To be weird in Twin Peaks is to be special. Andy is always knocking things over, and it brings sniggers from the out-of-town FBI agents, but it’s Andy that solves the mysteries that the FBI can’t. Cooper may channel a subconsciousness insight into the supernatural, but Andy is the one that kicks a floorboard into his face and finds the crucial missing clue. In Twin Peaks, Andy’s clumsy foolishness is as gift. And he’s not the only one. The show’s hero is Agent Cooper, who is on the surface a clean-cut, intelligent and professional detective. But he also playful, and absolutely obsessed with coffee and cherry pie, breaking down into giddy glee whenever he drinks the stuff. He speaks to dancing dwarves and dead teenage girls that talk backwards and stages investigative experiments based entirely on dreams and values symbols over facts. This is all a huge contrast to the detectives that dominated murder mystery shows and films. Cooper doesn’t brood, doesn’t drink or smoke. He wears a boyish grin and an open heart. He’s different and being different is his best quality; it’s not his badge that solves Laura Palmer’s murder, it’s his willingness to embrace the weird.

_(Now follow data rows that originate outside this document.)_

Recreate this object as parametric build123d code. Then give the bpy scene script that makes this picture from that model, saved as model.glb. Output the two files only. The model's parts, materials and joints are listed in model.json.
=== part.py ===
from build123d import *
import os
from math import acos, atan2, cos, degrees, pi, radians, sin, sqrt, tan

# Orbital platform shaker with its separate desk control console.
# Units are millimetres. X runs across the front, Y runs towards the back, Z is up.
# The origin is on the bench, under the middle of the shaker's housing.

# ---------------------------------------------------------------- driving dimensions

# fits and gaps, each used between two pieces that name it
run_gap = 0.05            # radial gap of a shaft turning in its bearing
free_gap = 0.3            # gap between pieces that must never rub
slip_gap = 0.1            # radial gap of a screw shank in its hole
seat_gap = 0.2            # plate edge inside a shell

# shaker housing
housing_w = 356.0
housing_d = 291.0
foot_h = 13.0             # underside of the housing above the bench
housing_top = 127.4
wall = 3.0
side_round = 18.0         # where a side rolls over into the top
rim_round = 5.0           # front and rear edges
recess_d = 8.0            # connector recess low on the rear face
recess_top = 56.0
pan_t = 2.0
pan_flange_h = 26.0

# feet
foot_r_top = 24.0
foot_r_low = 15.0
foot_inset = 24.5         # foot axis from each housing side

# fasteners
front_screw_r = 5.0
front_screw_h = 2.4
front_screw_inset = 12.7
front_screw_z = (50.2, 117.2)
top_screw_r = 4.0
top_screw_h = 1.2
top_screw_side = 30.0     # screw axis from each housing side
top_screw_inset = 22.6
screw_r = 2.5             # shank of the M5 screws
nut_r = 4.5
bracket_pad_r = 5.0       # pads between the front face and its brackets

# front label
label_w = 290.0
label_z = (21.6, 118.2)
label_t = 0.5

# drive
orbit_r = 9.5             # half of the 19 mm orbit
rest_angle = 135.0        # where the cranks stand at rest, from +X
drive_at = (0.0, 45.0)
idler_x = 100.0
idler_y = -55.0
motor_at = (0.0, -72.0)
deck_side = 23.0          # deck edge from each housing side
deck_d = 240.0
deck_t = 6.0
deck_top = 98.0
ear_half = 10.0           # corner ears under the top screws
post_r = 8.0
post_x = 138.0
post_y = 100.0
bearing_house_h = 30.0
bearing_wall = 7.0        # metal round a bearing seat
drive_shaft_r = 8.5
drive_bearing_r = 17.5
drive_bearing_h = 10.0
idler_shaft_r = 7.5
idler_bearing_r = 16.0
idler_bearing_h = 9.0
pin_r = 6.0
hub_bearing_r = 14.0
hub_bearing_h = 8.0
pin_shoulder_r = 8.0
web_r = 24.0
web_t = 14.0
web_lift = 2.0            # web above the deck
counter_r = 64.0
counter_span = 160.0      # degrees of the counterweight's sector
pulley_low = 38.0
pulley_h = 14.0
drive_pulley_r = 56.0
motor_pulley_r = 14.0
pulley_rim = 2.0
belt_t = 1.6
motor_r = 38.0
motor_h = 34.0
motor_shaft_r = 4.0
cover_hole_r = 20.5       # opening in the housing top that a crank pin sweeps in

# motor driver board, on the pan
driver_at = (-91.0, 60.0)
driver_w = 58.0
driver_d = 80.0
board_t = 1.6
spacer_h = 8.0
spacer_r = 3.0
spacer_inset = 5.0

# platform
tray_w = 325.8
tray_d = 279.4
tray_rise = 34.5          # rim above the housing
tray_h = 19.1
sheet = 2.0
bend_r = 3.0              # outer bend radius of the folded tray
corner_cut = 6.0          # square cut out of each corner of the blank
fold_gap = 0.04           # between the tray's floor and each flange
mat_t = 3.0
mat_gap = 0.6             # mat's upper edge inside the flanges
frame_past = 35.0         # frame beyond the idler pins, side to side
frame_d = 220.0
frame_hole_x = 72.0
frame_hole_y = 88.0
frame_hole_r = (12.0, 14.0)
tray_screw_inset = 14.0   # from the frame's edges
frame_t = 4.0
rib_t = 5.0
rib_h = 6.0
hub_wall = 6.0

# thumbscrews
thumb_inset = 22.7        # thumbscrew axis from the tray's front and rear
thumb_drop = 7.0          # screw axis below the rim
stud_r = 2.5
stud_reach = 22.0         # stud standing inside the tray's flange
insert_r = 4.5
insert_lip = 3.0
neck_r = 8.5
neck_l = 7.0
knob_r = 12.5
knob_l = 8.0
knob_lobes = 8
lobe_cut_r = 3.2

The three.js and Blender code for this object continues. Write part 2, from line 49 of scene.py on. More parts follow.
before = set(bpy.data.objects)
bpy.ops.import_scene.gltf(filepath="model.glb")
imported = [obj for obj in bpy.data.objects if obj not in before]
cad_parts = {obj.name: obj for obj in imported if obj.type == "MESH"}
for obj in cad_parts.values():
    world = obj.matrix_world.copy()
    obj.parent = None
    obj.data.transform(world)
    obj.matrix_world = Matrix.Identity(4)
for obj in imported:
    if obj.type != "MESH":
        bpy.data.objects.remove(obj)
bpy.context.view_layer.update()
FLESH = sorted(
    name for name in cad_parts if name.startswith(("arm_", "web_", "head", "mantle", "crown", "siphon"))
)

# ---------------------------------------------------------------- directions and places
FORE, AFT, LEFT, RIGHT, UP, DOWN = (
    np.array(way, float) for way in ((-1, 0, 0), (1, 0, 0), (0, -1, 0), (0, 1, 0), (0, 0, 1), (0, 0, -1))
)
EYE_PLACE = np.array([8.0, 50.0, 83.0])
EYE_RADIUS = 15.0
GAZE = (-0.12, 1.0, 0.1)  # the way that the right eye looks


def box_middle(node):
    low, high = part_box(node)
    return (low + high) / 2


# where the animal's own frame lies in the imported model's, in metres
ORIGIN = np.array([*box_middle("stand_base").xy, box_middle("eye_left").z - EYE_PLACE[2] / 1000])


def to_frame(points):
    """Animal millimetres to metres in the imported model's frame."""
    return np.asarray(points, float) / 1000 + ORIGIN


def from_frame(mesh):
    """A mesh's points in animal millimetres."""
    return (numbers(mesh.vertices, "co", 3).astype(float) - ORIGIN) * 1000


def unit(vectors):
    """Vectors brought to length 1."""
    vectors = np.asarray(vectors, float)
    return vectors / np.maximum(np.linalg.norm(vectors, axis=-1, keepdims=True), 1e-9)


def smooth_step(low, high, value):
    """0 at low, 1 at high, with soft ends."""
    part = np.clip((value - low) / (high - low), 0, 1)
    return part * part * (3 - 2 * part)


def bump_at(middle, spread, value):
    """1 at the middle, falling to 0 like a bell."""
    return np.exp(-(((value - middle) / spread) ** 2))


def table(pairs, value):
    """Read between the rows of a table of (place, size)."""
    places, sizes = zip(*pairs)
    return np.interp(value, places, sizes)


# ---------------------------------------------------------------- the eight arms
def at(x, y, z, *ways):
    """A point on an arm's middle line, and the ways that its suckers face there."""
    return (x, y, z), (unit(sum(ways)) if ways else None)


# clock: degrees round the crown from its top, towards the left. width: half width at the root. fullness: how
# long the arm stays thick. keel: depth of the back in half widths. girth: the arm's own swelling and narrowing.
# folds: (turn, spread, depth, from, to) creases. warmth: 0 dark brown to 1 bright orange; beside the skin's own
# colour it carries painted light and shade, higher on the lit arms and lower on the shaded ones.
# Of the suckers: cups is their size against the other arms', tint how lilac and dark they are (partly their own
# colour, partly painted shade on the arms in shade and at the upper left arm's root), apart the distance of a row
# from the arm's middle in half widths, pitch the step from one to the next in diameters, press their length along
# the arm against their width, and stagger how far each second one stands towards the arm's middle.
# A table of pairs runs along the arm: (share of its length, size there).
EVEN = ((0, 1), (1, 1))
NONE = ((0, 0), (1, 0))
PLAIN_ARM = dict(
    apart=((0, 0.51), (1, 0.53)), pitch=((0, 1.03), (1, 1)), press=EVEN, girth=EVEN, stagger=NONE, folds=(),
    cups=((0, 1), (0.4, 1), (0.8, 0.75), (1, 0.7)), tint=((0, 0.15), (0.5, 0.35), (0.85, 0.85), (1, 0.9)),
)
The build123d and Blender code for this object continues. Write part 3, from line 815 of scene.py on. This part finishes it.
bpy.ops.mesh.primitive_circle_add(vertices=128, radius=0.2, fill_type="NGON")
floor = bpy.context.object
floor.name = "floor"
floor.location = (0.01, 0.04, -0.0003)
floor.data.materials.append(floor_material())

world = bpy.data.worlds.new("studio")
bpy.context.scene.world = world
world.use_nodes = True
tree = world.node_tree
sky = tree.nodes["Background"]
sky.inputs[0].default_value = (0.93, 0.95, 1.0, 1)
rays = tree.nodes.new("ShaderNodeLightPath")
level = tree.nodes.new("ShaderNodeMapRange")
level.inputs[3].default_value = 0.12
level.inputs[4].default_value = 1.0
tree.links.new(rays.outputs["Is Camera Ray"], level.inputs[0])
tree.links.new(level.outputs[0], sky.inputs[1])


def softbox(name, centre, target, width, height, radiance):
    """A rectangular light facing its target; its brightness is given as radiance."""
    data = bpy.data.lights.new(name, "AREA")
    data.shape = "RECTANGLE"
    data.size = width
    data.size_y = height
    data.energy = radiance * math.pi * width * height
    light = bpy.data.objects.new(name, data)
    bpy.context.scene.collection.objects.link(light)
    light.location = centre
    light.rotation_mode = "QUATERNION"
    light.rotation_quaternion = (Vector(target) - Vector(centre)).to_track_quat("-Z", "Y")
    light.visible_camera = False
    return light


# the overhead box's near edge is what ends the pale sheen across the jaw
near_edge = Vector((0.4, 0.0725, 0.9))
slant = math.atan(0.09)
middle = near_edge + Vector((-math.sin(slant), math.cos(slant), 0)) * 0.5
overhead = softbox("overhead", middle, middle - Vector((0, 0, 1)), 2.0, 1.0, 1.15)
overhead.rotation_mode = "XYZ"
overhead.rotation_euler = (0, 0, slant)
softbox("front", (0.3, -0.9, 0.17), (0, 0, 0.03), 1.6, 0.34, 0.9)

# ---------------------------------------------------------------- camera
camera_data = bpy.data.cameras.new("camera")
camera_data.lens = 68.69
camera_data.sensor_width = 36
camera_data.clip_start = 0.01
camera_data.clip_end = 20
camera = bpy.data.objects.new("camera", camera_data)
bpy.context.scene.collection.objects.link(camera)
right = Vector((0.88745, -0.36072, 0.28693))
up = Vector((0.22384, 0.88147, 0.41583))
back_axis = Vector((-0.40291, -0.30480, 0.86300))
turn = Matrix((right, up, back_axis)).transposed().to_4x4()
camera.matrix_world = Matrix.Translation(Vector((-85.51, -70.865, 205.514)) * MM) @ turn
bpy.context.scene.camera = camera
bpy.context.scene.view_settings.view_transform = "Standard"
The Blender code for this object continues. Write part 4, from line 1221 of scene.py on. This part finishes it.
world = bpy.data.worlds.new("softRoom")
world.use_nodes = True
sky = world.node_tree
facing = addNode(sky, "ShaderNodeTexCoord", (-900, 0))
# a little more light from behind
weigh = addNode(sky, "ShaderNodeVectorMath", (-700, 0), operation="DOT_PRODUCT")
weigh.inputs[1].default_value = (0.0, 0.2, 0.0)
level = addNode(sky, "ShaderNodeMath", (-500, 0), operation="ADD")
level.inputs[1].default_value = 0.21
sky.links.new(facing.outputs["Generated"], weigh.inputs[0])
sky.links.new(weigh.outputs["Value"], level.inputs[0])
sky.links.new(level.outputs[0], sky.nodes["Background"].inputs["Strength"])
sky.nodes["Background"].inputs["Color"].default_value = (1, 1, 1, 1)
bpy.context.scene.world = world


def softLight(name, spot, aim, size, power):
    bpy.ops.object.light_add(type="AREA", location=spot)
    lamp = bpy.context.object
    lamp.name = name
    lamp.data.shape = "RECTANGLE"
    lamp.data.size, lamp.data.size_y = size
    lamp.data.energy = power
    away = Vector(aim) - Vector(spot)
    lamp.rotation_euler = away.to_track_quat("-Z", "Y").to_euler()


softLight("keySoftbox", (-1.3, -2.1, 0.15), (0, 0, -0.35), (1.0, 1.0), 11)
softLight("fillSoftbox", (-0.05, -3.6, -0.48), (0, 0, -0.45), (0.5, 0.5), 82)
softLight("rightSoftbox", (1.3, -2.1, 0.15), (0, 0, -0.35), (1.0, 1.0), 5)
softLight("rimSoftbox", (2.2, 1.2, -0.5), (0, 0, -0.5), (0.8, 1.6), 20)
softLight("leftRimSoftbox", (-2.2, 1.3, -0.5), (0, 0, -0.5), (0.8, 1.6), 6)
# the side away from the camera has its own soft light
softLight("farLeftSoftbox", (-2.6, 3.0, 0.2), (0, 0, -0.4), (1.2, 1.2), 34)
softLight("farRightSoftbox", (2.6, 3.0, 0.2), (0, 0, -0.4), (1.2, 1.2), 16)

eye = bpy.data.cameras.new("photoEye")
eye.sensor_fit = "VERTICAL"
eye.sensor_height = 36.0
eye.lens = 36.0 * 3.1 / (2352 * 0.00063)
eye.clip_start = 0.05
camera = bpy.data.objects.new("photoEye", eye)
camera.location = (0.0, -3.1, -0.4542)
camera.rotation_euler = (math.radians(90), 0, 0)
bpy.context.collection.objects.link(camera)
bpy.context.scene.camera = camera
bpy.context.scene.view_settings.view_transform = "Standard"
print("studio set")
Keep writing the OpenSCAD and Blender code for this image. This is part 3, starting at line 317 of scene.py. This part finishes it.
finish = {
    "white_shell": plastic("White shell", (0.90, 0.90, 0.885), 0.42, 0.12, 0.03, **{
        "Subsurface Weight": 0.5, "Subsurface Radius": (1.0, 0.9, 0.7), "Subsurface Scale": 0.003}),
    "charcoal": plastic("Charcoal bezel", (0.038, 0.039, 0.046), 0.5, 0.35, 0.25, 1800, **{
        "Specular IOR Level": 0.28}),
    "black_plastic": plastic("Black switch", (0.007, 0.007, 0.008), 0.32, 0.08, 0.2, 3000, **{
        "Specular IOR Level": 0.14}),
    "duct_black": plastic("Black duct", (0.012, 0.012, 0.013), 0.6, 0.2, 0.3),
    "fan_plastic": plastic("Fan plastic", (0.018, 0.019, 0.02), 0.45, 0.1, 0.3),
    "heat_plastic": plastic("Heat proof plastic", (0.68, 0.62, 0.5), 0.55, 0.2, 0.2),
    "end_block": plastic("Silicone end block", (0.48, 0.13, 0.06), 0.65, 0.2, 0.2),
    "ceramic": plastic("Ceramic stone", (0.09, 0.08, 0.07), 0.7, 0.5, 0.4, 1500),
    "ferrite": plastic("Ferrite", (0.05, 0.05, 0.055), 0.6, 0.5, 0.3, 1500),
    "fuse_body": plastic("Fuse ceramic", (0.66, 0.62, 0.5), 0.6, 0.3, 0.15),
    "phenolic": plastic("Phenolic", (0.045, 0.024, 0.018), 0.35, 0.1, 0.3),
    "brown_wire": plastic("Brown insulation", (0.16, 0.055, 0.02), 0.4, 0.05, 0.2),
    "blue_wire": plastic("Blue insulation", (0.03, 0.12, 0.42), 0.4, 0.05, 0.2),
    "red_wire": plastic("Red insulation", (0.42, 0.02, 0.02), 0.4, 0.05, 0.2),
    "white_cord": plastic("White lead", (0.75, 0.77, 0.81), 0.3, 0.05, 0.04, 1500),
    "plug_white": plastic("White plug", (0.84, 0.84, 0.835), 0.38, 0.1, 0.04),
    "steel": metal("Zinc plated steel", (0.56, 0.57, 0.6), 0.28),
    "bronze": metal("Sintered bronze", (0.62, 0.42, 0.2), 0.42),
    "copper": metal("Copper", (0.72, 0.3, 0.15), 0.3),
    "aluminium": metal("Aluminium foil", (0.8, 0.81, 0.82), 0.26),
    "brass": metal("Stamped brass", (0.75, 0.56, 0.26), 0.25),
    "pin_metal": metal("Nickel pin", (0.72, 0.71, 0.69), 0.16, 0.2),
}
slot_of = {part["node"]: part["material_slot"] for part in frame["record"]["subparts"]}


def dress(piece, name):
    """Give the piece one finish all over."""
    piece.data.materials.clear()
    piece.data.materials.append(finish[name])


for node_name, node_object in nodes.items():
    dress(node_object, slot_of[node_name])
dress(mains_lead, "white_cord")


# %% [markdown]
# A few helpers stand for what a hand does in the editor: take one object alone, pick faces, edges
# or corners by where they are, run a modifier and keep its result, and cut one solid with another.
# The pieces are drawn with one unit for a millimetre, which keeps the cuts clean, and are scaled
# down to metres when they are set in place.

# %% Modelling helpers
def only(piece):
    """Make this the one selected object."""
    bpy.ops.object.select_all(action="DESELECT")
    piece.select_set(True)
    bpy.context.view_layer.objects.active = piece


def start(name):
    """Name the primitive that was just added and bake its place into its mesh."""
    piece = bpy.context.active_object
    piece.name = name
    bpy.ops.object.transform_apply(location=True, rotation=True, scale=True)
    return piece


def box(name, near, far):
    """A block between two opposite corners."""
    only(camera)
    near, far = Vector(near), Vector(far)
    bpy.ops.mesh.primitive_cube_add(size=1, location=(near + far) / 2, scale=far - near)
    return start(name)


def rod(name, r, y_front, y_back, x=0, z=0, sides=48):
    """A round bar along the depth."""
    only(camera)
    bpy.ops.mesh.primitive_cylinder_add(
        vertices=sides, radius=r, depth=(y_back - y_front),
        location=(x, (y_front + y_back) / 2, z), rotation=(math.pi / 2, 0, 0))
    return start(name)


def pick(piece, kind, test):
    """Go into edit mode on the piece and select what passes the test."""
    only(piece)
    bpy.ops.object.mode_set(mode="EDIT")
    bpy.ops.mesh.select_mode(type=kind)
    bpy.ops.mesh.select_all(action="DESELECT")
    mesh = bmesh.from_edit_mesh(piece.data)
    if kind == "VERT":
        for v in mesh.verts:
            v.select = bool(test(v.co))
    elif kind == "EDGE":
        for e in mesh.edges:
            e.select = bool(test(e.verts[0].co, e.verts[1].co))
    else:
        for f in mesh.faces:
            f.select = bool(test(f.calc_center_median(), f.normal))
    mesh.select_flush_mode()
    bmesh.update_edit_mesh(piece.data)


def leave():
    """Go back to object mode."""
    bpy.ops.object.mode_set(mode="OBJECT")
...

Cooper never seems off-balanced when he encounters something unexplainable in Twin Peaks, instead seeming to light up with each bizarre discovery. When Major Briggs talks to him about the supernatural, Cooper looks like a boy hanging onto every word of a strange and wonderful story. These are the moments in Twin Peaks that delighted me. Images such as Bob’s hand reaching ominously from a veil made of literal darkness are burned into memory, along with a log that had secrets, affectionately carried everywhere by a character only known as the Log Lady. Small snippets like this was enough to keep you engaged even when the show’s bright flame began to dwindle, but crucially, never peter out.

You could always rely on Twin Peaks to deliver these weird bits, whether it was Cooper’s visits to another realm or Nadine acquiring superhuman strength after waking from a coma. Some were exhilarating, and others simply silly. It had unusual combinations of music; characters would break into impromptu dance and singing; faces would superimpose onto the screen and it would make you laugh, then cry, then scratch your head in bafflement. All too often the show that you were watching would fall away into something else entirely, and it was unpredictable, and alive. That’s what made the first watch so special.

Even when things seemed ordinary, the characters rarely did. The serious tone of a murder investigation would be undercut by an extended close up of Sheriff Truman engulfing an entire doughnut into his mouth. Leland Palmer, grieving his daughter’s death, would break out into song and then collapse into tears afterwards. Though whenever I think of my favourite Twin Peaks moments, I often settle on Lucy and Andy’s offbeat romance. Here were two perfectly suited odd balls that had fallen in love but lacked the social experience to convey it properly. Instead, they divulge into cryptic messages and childish games. Andy stumbling with his sperm cup and adult magazines in hand and Lucy’s wild-eyed sniff and huff at his misinterpreted rudeness is always delightfully funny. You could not find characters like this anywhere else on television, and their quirks made them endearing. They were the warm and sugary heart of Twin Peaks.

In that dreamy first experience of the show, I cared less about who murdered Laura Palmer, and more about the people that had made Twin Peaks their home. I wanted to spend more time with the Log Lady. I wanted to dance with that dwarf in the black lodge. A part of me even wanted to see more of Bob, but preferably not as he clambered over the sofa and crawled towards the screen. Really, I wanted to know what happened to Josie Packard, the soft-spoken femme fatale that gets trapped inside a doorknob? The story goes that David Lynch woke up one morning, called Mark Frost, and said, in that genial way of his, “I think she gets stuck in a door handle.” Frost, reluctantly, said okay. In an era where a lot of things feel and look the same, based on templates for success, churned out as quickly as they can be made, how could you not cherish something as defiantly different as Twin Peaks?

You never really knew what you were getting with each episode. Was this the one that would explain a mystery they’d been teasing for weeks, or would it be an extended dream sequence in which an old man shuffled back and forth into frame, talking about milk, and winking on his way out – a wink, no doubt, from Lynch to the audience itself. If you’ve seen it, Twin Peaks is a joke that nobody really understands, but everybody is in on it. There’s something wonderful in a show that still divides and troubles people thirty years on. Somewhere out there, somebody is still piecing it altogether in their log cabin.

I knew nothing of David Lynch when I started watching the show many years ago, but afterwards, I knew that it was okay to like weird things – and here was a director dedicating his entire career to it. It was like I’d found another home. When I think about Twin Peaks, it comes to me like a heady stream of steaming coffee. It’s as evocative as any memory. I feel like I’ve been there. It didn’t just open the door for new and bigger stories, it opened my own door. It might open yours too, if it hasn’t already. So, I like that I like weird, and I like being weird. As Cooper might put it, being weird is damn fine.